• _SHORT TASK_: Below is a block of records; repeat each one exactly.

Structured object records

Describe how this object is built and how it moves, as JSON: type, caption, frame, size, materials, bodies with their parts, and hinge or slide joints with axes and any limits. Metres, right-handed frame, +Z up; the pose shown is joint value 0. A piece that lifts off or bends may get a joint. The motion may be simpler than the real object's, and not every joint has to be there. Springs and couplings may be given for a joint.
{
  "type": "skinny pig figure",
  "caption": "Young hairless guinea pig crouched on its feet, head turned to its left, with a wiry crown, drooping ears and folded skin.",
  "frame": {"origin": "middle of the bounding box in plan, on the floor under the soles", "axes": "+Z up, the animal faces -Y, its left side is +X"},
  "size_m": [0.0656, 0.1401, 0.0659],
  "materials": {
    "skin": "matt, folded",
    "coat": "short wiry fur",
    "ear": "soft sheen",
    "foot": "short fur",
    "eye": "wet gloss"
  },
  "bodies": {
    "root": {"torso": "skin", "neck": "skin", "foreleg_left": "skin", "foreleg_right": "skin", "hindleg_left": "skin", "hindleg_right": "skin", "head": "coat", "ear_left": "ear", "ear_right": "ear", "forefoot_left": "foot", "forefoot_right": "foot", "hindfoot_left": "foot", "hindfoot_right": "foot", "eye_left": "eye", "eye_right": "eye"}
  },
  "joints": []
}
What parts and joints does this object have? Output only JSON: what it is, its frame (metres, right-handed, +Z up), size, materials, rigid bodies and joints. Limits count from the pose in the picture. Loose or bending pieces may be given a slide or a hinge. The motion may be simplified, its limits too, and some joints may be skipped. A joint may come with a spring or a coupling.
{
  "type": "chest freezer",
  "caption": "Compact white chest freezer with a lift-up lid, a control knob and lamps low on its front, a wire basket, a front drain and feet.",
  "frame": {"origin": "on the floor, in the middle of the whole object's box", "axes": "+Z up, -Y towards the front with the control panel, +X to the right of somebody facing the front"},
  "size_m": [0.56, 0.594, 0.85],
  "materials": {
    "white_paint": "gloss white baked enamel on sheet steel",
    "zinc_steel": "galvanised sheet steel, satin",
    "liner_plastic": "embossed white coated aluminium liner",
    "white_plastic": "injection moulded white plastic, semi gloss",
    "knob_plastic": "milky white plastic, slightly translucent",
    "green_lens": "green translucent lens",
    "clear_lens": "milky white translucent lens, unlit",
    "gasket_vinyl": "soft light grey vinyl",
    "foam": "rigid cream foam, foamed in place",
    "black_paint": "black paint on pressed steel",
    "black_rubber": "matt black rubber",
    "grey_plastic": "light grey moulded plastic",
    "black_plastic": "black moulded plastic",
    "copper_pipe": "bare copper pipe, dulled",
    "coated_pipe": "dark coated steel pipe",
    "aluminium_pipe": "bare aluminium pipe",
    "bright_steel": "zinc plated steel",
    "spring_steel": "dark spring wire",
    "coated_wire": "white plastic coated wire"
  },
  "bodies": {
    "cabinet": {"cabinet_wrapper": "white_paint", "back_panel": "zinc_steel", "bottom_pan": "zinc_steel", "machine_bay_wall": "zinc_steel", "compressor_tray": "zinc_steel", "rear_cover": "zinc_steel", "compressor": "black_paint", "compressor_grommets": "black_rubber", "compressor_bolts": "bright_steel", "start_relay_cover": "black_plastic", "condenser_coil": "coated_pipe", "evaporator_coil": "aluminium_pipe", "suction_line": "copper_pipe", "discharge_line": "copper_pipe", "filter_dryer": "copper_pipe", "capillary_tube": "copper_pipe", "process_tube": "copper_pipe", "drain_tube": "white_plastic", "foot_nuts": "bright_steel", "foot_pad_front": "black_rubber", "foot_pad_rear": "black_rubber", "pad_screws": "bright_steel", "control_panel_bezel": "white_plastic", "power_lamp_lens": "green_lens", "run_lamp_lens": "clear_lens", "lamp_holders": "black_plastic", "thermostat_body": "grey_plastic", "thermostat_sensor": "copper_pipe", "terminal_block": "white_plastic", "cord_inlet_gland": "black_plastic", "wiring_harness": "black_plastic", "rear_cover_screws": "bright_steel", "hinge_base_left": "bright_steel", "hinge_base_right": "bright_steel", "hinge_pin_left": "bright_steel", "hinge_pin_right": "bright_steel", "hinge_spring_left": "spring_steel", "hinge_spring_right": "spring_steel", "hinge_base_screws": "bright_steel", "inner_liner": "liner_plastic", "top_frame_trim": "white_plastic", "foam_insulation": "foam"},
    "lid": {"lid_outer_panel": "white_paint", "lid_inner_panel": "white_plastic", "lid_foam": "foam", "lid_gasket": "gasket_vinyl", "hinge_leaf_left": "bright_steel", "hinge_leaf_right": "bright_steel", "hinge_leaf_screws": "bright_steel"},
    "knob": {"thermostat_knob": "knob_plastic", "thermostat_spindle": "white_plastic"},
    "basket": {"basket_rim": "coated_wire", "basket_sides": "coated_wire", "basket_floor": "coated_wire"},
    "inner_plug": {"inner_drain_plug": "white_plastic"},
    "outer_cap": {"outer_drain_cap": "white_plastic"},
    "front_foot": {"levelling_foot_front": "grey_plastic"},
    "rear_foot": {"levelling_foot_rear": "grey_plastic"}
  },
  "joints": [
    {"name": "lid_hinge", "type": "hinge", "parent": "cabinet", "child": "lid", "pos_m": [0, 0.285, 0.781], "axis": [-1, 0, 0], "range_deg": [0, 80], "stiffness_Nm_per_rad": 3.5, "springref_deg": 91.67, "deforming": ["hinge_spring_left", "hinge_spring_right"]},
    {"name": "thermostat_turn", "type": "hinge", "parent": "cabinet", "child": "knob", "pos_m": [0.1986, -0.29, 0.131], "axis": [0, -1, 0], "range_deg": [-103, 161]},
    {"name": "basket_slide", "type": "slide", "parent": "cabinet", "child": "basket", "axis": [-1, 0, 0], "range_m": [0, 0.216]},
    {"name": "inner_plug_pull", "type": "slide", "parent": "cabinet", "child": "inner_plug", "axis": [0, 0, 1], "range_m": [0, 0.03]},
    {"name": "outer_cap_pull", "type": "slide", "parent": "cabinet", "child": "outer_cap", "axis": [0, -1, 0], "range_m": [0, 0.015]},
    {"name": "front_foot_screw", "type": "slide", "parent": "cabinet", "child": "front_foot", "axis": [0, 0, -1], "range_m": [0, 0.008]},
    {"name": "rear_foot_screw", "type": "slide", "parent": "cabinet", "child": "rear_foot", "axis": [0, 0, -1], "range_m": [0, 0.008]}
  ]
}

• _CORRECT RESULT_:
Describe how this object is built and how it moves, as JSON: type, caption, frame, size, materials, bodies with their parts, and hinge or slide joints with axes and any limits. Metres, right-handed frame, +Z up; the pose shown is joint value 0. A piece that lifts off or bends may get a joint. The motion may be simpler than the real object's, and not every joint has to be there. Springs and couplings may be given for a joint.
{
  "type": "skinny pig figure",
  "caption": "Young hairless guinea pig crouched on its feet, head turned to its left, with a wiry crown, drooping ears and folded skin.",
  "frame": {"origin": "middle of the bounding box in plan, on the floor under the soles", "axes": "+Z up, the animal faces -Y, its left side is +X"},
  "size_m": [0.0656, 0.1401, 0.0659],
  "materials": {
    "skin": "matt, folded",
    "coat": "short wiry fur",
    "ear": "soft sheen",
    "foot": "short fur",
    "eye": "wet gloss"
  },
  "bodies": {
    "root": {"torso": "skin", "neck": "skin", "foreleg_left": "skin", "foreleg_right": "skin", "hindleg_left": "skin", "hindleg_right": "skin", "head": "coat", "ear_left": "ear", "ear_right": "ear", "forefoot_left": "foot", "forefoot_right": "foot", "hindfoot_left": "foot", "hindfoot_right": "foot", "eye_left": "eye", "eye_right": "eye"}
  },
  "joints": []
}
What parts and joints does this object have? Output only JSON: what it is, its frame (metres, right-handed, +Z up), size, materials, rigid bodies and joints. Limits count from the pose in the picture. Loose or bending pieces may be given a slide or a hinge. The motion may be simplified, its limits too, and some joints may be skipped. A joint may come with a spring or a coupling.
{
  "type": "chest freezer",
  "caption": "Compact white chest freezer with a lift-up lid, a control knob and lamps low on its front, a wire basket, a front drain and feet.",
  "frame": {"origin": "on the floor, in the middle of the whole object's box", "axes": "+Z up, -Y towards the front with the control panel, +X to the right of somebody facing the front"},
  "size_m": [0.56, 0.594, 0.85],
  "materials": {
    "white_paint": "gloss white baked enamel on sheet steel",
    "zinc_steel": "galvanised sheet steel, satin",
    "liner_plastic": "embossed white coated aluminium liner",
    "white_plastic": "injection moulded white plastic, semi gloss",
    "knob_plastic": "milky white plastic, slightly translucent",
    "green_lens": "green translucent lens",
    "clear_lens": "milky white translucent lens, unlit",
    "gasket_vinyl": "soft light grey vinyl",
    "foam": "rigid cream foam, foamed in place",
    "black_paint": "black paint on pressed steel",
    "black_rubber": "matt black rubber",
    "grey_plastic": "light grey moulded plastic",
    "black_plastic": "black moulded plastic",
    "copper_pipe": "bare copper pipe, dulled",
    "coated_pipe": "dark coated steel pipe",
    "aluminium_pipe": "bare aluminium pipe",
    "bright_steel": "zinc plated steel",
    "spring_steel": "dark spring wire",
    "coated_wire": "white plastic coated wire"
  },
  "bodies": {
    "cabinet": {"cabinet_wrapper": "white_paint", "back_panel": "zinc_steel", "bottom_pan": "zinc_steel", "machine_bay_wall": "zinc_steel", "compressor_tray": "zinc_steel", "rear_cover": "zinc_steel", "compressor": "black_paint", "compressor_grommets": "black_rubber", "compressor_bolts": "bright_steel", "start_relay_cover": "black_plastic", "condenser_coil": "coated_pipe", "evaporator_coil": "aluminium_pipe", "suction_line": "copper_pipe", "discharge_line": "copper_pipe", "filter_dryer": "copper_pipe", "capillary_tube": "copper_pipe", "process_tube": "copper_pipe", "drain_tube": "white_plastic", "foot_nuts": "bright_steel", "foot_pad_front": "black_rubber", "foot_pad_rear": "black_rubber", "pad_screws": "bright_steel", "control_panel_bezel": "white_plastic", "power_lamp_lens": "green_lens", "run_lamp_lens": "clear_lens", "lamp_holders": "black_plastic", "thermostat_body": "grey_plastic", "thermostat_sensor": "copper_pipe", "terminal_block": "white_plastic", "cord_inlet_gland": "black_plastic", "wiring_harness": "black_plastic", "rear_cover_screws": "bright_steel", "hinge_base_left": "bright_steel", "hinge_base_right": "bright_steel", "hinge_pin_left": "bright_steel", "hinge_pin_right": "bright_steel", "hinge_spring_left": "spring_steel", "hinge_spring_right": "spring_steel", "hinge_base_screws": "bright_steel", "inner_liner": "liner_plastic", "top_frame_trim": "white_plastic", "foam_insulation": "foam"},
    "lid": {"lid_outer_panel": "white_paint", "lid_inner_panel": "white_plastic", "lid_foam": "foam", "lid_gasket": "gasket_vinyl", "hinge_leaf_left": "bright_steel", "hinge_leaf_right": "bright_steel", "hinge_leaf_screws": "bright_steel"},
    "knob": {"thermostat_knob": "knob_plastic", "thermostat_spindle": "white_plastic"},
    "basket": {"basket_rim": "coated_wire", "basket_sides": "coated_wire", "basket_floor": "coated_wire"},
    "inner_plug": {"inner_drain_plug": "white_plastic"},
    "outer_cap": {"outer_drain_cap": "white_plastic"},
    "front_foot": {"levelling_foot_front": "grey_plastic"},
    "rear_foot": {"levelling_foot_rear": "grey_plastic"}
  },
  "joints": [
    {"name": "lid_hinge", "type": "hinge", "parent": "cabinet", "child": "lid", "pos_m": [0, 0.285, 0.781], "axis": [-1, 0, 0], "range_deg": [0, 80], "stiffness_Nm_per_rad": 3.5, "springref_deg": 91.67, "deforming": ["hinge_spring_left", "hinge_spring_right"]},
    {"name": "thermostat_turn", "type": "hinge", "parent": "cabinet", "child": "knob", "pos_m": [0.1986, -0.29, 0.131], "axis": [0, -1, 0], "range_deg": [-103, 161]},
    {"name": "basket_slide", "type": "slide", "parent": "cabinet", "child": "basket", "axis": [-1, 0, 0], "range_m": [0, 0.216]},
    {"name": "inner_plug_pull", "type": "slide", "parent": "cabinet", "child": "inner_plug", "axis": [0, 0, 1], "range_m": [0, 0.03]},
    {"name": "outer_cap_pull", "type": "slide", "parent": "cabinet", "child": "outer_cap", "axis": [0, -1, 0], "range_m": [0, 0.015]},
    {"name": "front_foot_screw", "type": "slide", "parent": "cabinet", "child": "front_foot", "axis": [0, 0, -1], "range_m": [0, 0.008]},
    {"name": "rear_foot_screw", "type": "slide", "parent": "cabinet", "child": "rear_foot", "axis": [0, 0, -1], "range_m": [0, 0.008]}
  ]
}